Alamy via Reuters
Within the past few weeks the Kuwaiti government has reaffirmed plans to impose a 15 percent tax on multinational companies and issued a decree to permit government ministries to set their own charges for public services.
Rules governing foreign ownership of real estate are being relaxed and plans have been announced to open the residential mortgage market to local banks, ending the monopoly of the Kuwait Credit Bank.
Government departments have been told to reduce delays in project implementation and set themselves key performance indicators.
Kuwait’s cabinet has approved a draft decree that will permit the country to sell international debt, pending final ratification by the emir. The debt law would enable the government to borrow up to KD20 billion to cover budget shortfalls, according to an earlier draft.
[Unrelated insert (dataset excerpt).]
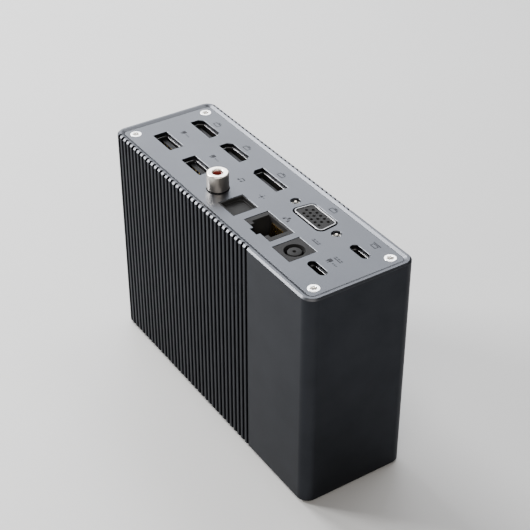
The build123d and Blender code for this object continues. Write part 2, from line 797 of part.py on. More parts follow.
# Network jack: stepped plug cavity and eight sprung contacts
ethernet_x, ethernet_y = ethernet_jack
ethernet_front = panel_top - block_clearance
plug_y = ethernet_y + plug_offset
plug_floor = panel_top - plug_depth
ethernet_low_side = ethernet_y - ethernet_height / 2 - latch_drop - ethernet_lower_wall
plug_low_side = plug_y - plug_height / 2
with BuildPart() as ethernet_jack_block:
    with BuildSketch(Plane.XY.offset(panel_bottom)):
        with Locations(ethernet_jack):
            Rectangle(ethernet_width - 2 * block_clearance, ethernet_height - 2 * block_clearance)
    extrude(amount=ethernet_front - panel_bottom)
    with BuildSketch(Plane.XY.offset(panel_bottom)):
        with Locations((ethernet_x, (ethernet_low_side + lower_board_face) / 2)):
            Rectangle(ethernet_width - 2 * block_clearance, lower_board_face - ethernet_low_side)
    extrude(amount=panel_top - ethernet_depth - panel_bottom)
    with BuildSketch(Plane.XY.offset(ethernet_front)):
        with Locations((ethernet_x, plug_y)):
            Rectangle(plug_width, plug_height)
        with Locations((ethernet_x, plug_low_side - channel_drop / 2)):
            Rectangle(channel_width, channel_drop)
        with Locations((ethernet_x, (plug_low_side + ethernet_y - ethernet_height / 2 - latch_drop) / 2)):
            Rectangle(latch_width, plug_low_side - ethernet_y + ethernet_height / 2 + latch_drop)
    extrude(amount=plug_floor - ethernet_front, mode=Mode.SUBTRACT)

contact_wall = plug_y + plug_height / 2
contact_tip = contact_wall - ethernet_contact_lean
contact_upper_end = panel_top - ethernet_contact_drop
contact_lower_end = plug_floor + ethernet_contact_rise
with BuildPart() as ethernet_contacts:
    with BuildSketch(Plane.YZ.offset(ethernet_x)):
        with BuildLine():
            Polyline(
                (contact_wall, contact_upper_end),
                (contact_tip, contact_lower_end),
                (contact_tip - ethernet_contact_thickness, contact_lower_end),
                (contact_wall - ethernet_contact_thickness, contact_upper_end),
                close=True,
            )
        make_face()
    contact_shape = extrude(amount=ethernet_contact_width / 2, both=True, mode=Mode.PRIVATE)
    with GridLocations(ethernet_contact_pitch, 1, ethernet_contact_count, 1):
        add(contact_shape)

# Power jack: block with a round socket, a post and two metal contacts
power_x, power_y = power_socket
socket_floor = panel_top - power_socket_depth
power_low_side = power_jack[1] - power_height / 2 + block_clearance
with BuildPart() as power_jack_block:
    with BuildSketch(Plane.XY.offset(panel_bottom)):
        with Locations(power_jack):
            Rectangle(power_width - 2 * block_clearance, power_height - 2 * block_clearance)
    extrude(amount=panel_thickness - block_clearance)
    with BuildSketch(Plane.XY.offset(panel_bottom)):
        with Locations((power_jack[0], (power_low_side + lower_board_face) / 2)):
            Rectangle(power_width - 2 * block_clearance, lower_board_face - power_low_side)
    extrude(amount=panel_thickness - power_depth)
    with BuildSketch(Plane.XY.offset(panel_top)):
        with Locations(power_socket):
            Circle(power_socket_radius)
    extrude(amount=-power_socket_depth, mode=Mode.SUBTRACT)

with BuildPart() as power_jack_post:
    with BuildSketch(Plane.XY.offset(socket_floor)):
        with Locations(power_socket):
            Circle(power_post_radius)
            Circle(power_bore_radius, mode=Mode.SUBTRACT)
    extrude(amount=power_socket_depth - power_post_recess)

with BuildPart() as power_jack_centre_contact:
    with BuildSketch(Plane.XY.offset(socket_floor)):
        with Locations(power_socket):
            Circle(power_bore_radius)
            Circle(power_bore_radius - power_contact_wall, mode=Mode.SUBTRACT)
    extrude(amount=power_socket_depth - power_contact_recess)

with BuildPart() as power_jack_sleeve:
    with BuildSketch(Plane.XY.offset(socket_floor)):
        with Locations(power_socket):
            Circle(power_socket_radius)
            Circle(power_socket_radius - power_sleeve_wall, mode=Mode.SUBTRACT)
    extrude(amount=power_socket_depth - power_sleeve_recess)


def make_board(face, half, notch):
    """An upright board whose front is at face; notch gives the x range and depth cut from its top edge."""
    with BuildPart() as board:
        with BuildSketch(wall_plane(face)):
            with Locations((0, board_middle)):
                Rectangle(2 * half, board_top - board_bottom)
            if notch:
                left, right, depth = notch
                with Locations(((left + right) / 2, board_top - depth / 2)):
                    Rectangle(right - left, depth, mode=Mode.SUBTRACT)
            with Locations(*spacer_places):
                Circle(screw_shank_radius + screw_clearance, mode=Mode.SUBTRACT)
        extrude(amount=-board_thickness)
    return board


monitor_notch = (
    monitor_port[0] - monitor_flange_length / 2 - board_notch_margin,
    monitor_port[0] + monitor_flange_length / 2 + board_notch_margin,
    monitor_block_depth + monitor_flange_thickness + board_notch_depth_margin,
)
lower_board = make_board(lower_board_face, lower_board_half, None)
upper_board = make_board(upper_board_face, upper_board_half, monitor_notch)

with BuildPart() as board_spacers:
    with BuildSketch(wall_plane(lower_board_back)):
        with Locations(*spacer_places):
            RegularPolygon(spacer_across_flats / 2, 6, major_radius=False)
            Circle(screw_shank_radius + screw_clearance, mode=Mode.SUBTRACT)
    extrude(amount=lower_board_back - upper_board_face)

with BuildPart() as board_screws:
    for face, toward in ((lower_board_face, 1), (upper_board_back, -1)):
        with BuildSketch(wall_plane(face)):
            with Locations(*spacer_places):
                Circle(board_screw_head_radius)
        extrude(amount=toward * board_screw_head)
        with BuildSketch(wall_plane(face)):
            with Locations(*spacer_places):
                Circle(screw_shank_radius)
        extrude(amount=-toward * board_screw_length)
        with BuildSketch(wall_plane(face - toward * board_screw_head)):
            with Locations(*spacer_places):
                Rectangle(drive_length, drive_width)
                Rectangle(drive_width, drive_length)
        extrude(amount=-toward * drive_depth, mode=Mode.SUBTRACT)

with BuildPart() as board_connector:
    with BuildSketch(wall_plane(lower_board_back)):
        with Locations((0, board_bottom + board_connector_rise)):
            Rectangle(board_connector_length, board_connector_height)
    extrude(amount=lower_board_back - upper_board_face)

# Chips, their pads and the two spreaders that carry their heat to the ribbed walls
hub_chip_places = [(x, board_bottom + chip_rise) for x in hub_chip_xs]
video_chip_places = [(x, board_bottom + chip_rise) for x in video_chip_xs]
front_inner_wall = -cavity_width / 2
back_inner_wall = cavity_width / 2
spreader_middle = (spreader_x, board_bottom + chip_rise)

with BuildPart() as hub_chips:
    with BuildSketch(wall_plane(lower_board_face)):
        with Locations(*hub_chip_places):
            Rectangle(chip_size, chip_size)
    extrude(amount=chip_height)

with BuildPart() as video_chips:
    with BuildSketch(wall_plane(upper_board_back)):
        with Locations(*video_chip_places):
            Rectangle(chip_size, chip_size)
    extrude(amount=-chip_height)

with BuildPart() as thermal_pads:
    with BuildSketch(wall_plane(lower_board_face - chip_height)):
        with Locations(*hub_chip_places):
            Rectangle(chip_size, chip_size)
    extrude(amount=pad_thickness)
    with BuildSketch(wall_plane(upper_board_back + chip_height)):
        with Locations(*video_chip_places):
            Rectangle(chip_size, chip_size)
    extrude(amount=-pad_thickness)

front_pad_face = lower_board_face - chip_height - pad_thickness
back_pad_face = upper_board_back + chip_height + pad_thickness
with BuildPart() as front_heat_spreader:
    with BuildSketch(wall_plane(front_inner_wall + spreader_gap)):
        with Locations(spreader_middle):
            Rectangle(spreader_length, spreader_height)
    extrude(amount=-spreader_thickness)
    with BuildSketch(wall_plane(front_inner_wall + spreader_gap)):
        with Locations(*hub_chip_places):
            Rectangle(chip_size, chip_size)
    extrude(amount=front_inner_wall + spreader_gap - front_pad_face)

with BuildPart() as back_heat_spreader:
    with BuildSketch(wall_plane(back_pad_face)):
        with Locations(spreader_middle):
            Rectangle(spreader_length, spreader_height)
    extrude(amount=back_pad_face - back_inner_wall + spreader_gap)

with BuildPart() as ethernet_transformer:
    with BuildSketch(wall_plane(lower_board_face)):
        with Locations((ethernet_x, board_top - ethernet_depth - transformer_drop)):
            Rectangle(transformer_length, transformer_height)
    extrude(amount=transformer_thickness)

with BuildPart() as power_inductors:
    with BuildSketch(wall_plane(lower_board_face)):
        with Locations(*[(power_jack[0], board_bottom + rise) for rise in inductor_rises]):
            RectangleRounded(inductor_size, inductor_size, inductor_corner_radius)
    extrude(amount=inductor_thickness)

with BuildPart() as power_capacitors:
    with BuildSketch(wall_plane(lower_board_face)):
        with Locations(*[(capacitor_share * half_length, board_bottom + rise) for rise in capacitor_rises]):
            Circle(capacitor_radius)
    extrude(amount=capacitor_height)

with BuildPart() as crystals:
    with BuildSketch(wall_plane(lower_board_face)):
        with Locations(*[(x, board_bottom + crystal_rise) for x in crystal_xs]):
            RectangleRounded(crystal_length, crystal_height, crystal_corner_radius)
    extrude(amount=crystal_thickness)

os.makedirs("parts", exist_ok=True)
save(housing_sleeve, "housing_sleeve")
save(port_panel, "port_panel")
save(base_plate, "base_plate")
save(base_feet, "base_feet")
save(port_panel_screws, "port_panel_screws")
save(base_plate_screws, "base_plate_screws")
save(video_port_shells, "video_port_shells")
save(video_port_tongues, "video_port_tongues")
save(video_port_contacts, "video_port_contacts")
save(display_port_shell, "display_port_shell")
save(display_port_tongue, "display_port_tongue")
save(display_port_contacts, "display_port_contacts")
save(usb_a_shells, "usb_a_shells")
save(usb_a_tongues, "usb_a_tongues")
save(usb_a_contacts, "usb_a_contacts")
save(usb_c_shells, "usb_c_shells")
save(usb_c_tongues, "usb_c_tongues")
save(usb_c_contacts, "usb_c_contacts")
save(monitor_port_shell, "monitor_port_shell")
save(monitor_port_insert, "monitor_port_insert")
save(monitor_port_contacts, "monitor_port_contacts")
save(monitor_port_jack_screws, "monitor_port_jack_screws")
save(coax_jack_barrel, "coax_jack_barrel")
save(coax_jack_insulator, "coax_jack_insulator")
save(coax_jack_centre_contact, "coax_jack_centre_contact")
save(coax_jack_collar, "coax_jack_collar")
save(coax_jack_block, "coax_jack_block")
save(optical_jack_block, "optical_jack_block")
save(optical_shutter, "optical_shutter")
save(shutter_pin, "shutter_pin")
save(shutter_spring, "shutter_spring")
save(optical_emitter, "optical_emitter")
save(ethernet_jack_block, "ethernet_jack_block")
save(ethernet_contacts, "ethernet_contacts")
save(power_jack_block, "power_jack_block")
save(power_jack_post, "power_jack_post")
save(power_jack_centre_contact, "power_jack_centre_contact")
save(power_jack_sleeve, "power_jack_sleeve")
save(lower_board, "lower_board")
save(upper_board, "upper_board")
save(board_spacers, "board_spacers")
save(board_screws, "board_screws")
save(board_connector, "board_connector")
save(hub_chips, "hub_chips")
save(video_chips, "video_chips")
save(thermal_pads, "thermal_pads")
save(front_heat_spreader, "front_heat_spreader")
save(back_heat_spreader, "back_heat_spreader")
save(ethernet_transformer, "ethernet_transformer")
save(power_inductors, "power_inductors")
save(power_capacitors, "power_capacitors")
save(crystals, "crystals")
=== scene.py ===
import json
import math
import bmesh
import bpy
from mathutils import Matrix, Vector


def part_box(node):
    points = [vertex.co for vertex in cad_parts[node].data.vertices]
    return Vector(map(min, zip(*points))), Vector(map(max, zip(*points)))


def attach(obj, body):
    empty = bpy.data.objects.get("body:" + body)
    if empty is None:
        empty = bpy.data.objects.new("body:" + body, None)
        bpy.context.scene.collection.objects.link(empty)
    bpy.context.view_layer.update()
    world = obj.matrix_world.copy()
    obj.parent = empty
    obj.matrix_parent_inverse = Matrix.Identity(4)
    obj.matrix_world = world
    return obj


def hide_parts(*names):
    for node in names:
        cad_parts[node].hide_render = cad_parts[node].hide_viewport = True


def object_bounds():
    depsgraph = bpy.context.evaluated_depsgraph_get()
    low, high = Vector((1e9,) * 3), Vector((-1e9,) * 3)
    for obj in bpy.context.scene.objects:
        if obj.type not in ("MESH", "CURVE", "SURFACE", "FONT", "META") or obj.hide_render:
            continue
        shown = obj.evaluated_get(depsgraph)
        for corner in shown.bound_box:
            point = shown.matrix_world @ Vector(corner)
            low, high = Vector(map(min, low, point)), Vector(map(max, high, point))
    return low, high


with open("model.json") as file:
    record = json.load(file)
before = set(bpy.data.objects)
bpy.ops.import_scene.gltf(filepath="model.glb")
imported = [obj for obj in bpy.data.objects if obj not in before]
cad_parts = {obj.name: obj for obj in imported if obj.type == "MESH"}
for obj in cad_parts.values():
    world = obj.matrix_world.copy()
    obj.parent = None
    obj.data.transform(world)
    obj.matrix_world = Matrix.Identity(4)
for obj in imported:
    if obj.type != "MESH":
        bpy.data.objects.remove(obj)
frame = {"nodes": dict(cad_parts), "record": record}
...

All of these measures have a good chance of becoming reality, given that the government now has a free hand to act, following the suspension of the National Assembly in May last year.
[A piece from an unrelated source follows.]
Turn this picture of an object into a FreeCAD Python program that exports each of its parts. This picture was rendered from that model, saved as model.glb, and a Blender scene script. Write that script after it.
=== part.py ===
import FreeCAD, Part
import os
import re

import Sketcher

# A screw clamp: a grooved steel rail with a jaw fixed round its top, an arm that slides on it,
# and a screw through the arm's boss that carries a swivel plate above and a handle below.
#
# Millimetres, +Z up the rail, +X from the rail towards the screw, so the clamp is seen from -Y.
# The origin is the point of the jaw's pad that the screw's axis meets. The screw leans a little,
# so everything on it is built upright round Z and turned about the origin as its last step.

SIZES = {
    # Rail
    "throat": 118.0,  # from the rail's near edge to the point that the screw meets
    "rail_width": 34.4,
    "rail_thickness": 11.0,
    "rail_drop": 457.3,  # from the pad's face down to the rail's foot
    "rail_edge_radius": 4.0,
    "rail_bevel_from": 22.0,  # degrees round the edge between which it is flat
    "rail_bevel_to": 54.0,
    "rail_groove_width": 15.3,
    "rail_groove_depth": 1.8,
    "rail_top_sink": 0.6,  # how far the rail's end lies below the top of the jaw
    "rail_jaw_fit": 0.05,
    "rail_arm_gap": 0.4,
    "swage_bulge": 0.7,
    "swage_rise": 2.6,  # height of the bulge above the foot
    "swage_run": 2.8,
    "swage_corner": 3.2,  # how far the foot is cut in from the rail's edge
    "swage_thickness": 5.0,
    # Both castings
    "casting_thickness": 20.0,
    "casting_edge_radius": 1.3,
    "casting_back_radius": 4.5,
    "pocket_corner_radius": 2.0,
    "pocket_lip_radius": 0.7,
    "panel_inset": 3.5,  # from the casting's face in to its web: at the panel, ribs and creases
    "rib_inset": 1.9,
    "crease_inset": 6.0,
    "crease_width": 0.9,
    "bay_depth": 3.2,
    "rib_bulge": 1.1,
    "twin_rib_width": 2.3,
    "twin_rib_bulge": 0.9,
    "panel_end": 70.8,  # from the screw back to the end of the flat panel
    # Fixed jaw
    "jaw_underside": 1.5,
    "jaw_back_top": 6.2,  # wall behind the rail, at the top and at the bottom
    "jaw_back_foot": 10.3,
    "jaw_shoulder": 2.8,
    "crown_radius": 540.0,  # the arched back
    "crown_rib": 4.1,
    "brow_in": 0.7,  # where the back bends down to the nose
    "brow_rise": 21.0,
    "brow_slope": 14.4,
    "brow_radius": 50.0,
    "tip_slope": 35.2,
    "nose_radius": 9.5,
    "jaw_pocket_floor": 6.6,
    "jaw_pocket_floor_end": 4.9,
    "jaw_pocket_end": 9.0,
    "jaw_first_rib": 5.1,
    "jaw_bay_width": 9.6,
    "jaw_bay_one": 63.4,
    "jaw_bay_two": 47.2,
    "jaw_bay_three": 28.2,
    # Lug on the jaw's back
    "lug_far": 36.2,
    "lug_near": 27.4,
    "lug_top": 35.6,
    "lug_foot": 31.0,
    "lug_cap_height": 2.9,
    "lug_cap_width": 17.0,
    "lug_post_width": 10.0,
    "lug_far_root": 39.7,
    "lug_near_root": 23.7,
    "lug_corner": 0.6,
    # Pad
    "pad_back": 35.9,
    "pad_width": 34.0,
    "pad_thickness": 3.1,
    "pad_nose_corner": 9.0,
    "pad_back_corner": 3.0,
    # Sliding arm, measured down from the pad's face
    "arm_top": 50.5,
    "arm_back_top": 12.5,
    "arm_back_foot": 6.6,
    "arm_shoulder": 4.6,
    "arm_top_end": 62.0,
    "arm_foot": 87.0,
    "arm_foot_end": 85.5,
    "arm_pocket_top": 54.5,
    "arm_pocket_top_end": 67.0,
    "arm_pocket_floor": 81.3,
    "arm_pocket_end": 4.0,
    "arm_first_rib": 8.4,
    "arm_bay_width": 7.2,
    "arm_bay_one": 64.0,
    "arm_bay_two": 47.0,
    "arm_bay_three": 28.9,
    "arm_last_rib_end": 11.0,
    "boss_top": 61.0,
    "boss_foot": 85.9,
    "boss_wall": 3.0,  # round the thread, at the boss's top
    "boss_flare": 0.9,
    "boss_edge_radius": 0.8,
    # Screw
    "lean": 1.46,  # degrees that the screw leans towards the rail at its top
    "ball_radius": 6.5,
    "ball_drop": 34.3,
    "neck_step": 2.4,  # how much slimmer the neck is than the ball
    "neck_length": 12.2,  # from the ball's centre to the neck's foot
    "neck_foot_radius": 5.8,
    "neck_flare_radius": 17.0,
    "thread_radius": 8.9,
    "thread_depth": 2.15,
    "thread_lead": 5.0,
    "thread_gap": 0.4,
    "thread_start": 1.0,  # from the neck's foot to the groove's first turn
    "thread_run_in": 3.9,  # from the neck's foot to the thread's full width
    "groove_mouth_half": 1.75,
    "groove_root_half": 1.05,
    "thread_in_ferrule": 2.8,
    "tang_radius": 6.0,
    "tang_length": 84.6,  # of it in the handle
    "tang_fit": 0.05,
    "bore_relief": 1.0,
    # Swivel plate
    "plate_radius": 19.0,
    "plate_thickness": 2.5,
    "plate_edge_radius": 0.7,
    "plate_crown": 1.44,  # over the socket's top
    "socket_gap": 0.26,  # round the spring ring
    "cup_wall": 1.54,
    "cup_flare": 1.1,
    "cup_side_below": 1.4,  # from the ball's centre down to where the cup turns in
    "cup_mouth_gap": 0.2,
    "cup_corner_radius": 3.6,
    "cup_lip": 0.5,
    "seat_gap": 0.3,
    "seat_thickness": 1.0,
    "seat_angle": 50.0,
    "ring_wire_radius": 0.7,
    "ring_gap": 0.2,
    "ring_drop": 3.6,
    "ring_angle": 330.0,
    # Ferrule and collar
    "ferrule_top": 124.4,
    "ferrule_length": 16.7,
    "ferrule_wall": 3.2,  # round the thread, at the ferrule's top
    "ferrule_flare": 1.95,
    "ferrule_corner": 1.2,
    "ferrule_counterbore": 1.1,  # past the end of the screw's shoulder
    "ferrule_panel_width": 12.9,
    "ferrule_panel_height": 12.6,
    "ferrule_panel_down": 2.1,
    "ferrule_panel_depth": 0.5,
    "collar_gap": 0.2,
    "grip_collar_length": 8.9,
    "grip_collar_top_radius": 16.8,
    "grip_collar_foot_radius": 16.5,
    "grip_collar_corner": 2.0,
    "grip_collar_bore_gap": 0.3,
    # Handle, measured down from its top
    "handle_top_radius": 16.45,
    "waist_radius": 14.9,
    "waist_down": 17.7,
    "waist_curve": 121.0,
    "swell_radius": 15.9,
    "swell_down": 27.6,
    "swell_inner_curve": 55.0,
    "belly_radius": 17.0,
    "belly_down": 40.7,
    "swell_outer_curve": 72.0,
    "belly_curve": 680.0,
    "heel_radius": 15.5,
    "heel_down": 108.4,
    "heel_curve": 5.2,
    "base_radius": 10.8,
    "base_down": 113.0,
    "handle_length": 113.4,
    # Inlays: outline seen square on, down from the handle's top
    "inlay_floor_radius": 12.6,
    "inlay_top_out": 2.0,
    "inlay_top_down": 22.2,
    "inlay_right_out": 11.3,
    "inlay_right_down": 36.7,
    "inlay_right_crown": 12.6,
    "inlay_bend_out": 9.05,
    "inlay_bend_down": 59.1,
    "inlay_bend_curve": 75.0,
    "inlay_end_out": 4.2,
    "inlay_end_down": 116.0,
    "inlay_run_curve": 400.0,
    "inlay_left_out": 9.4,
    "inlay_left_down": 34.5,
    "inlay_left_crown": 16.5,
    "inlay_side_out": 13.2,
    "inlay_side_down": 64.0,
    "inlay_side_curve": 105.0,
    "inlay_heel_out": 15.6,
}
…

The suspension of the Assembly has ended the distractions caused by endless squabbling between ministers and parliamentarians, and legislative delays arising from the frequent elections held whenever the Assembly was dissolved. In the four years prior to last year’s suspension, Kuwait had held four rounds of elections.
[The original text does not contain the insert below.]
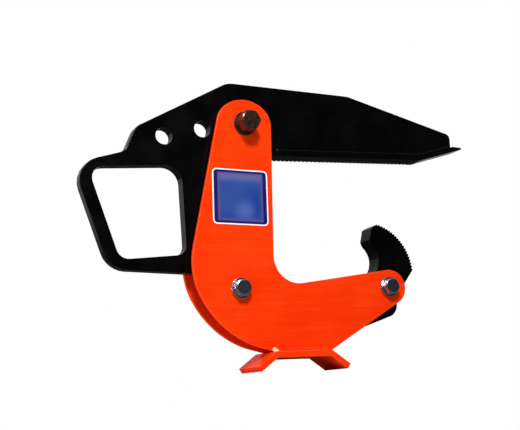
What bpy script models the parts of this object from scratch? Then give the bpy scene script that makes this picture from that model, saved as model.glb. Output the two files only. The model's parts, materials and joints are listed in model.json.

It would however be naïve to imagine that Kuwait is now embarking on a radically different economic path, putting behind it the procrastinations of the past.
A 15 percent corporate tax on foreign companies has existed for some time but is only partly enforced. Kuwait, with Qatar, remains one of two GCC countries which has yet to introduce a local Value Added Tax.
Kuwait has failed to develop non-oil income in the way that Saudi Arabia has in recent years
Yet the recent movements on policy issues go to the heart of Kuwait’s lacklustre economic performance over the past decades.
Despite all the talk about the Kuwaiti government’s budget deficits, Kuwait does not have a financial problem. Let us be very clear about that. Its problems lie in governance and economic management.
Kuwait’s state reserves amount to around $630 billion. Both in terms of absolute size and in relation to Kuwaiti gross domestic product, the Kuwait Investment Authority (KIA) is one of the biggest government wealth funds in the world.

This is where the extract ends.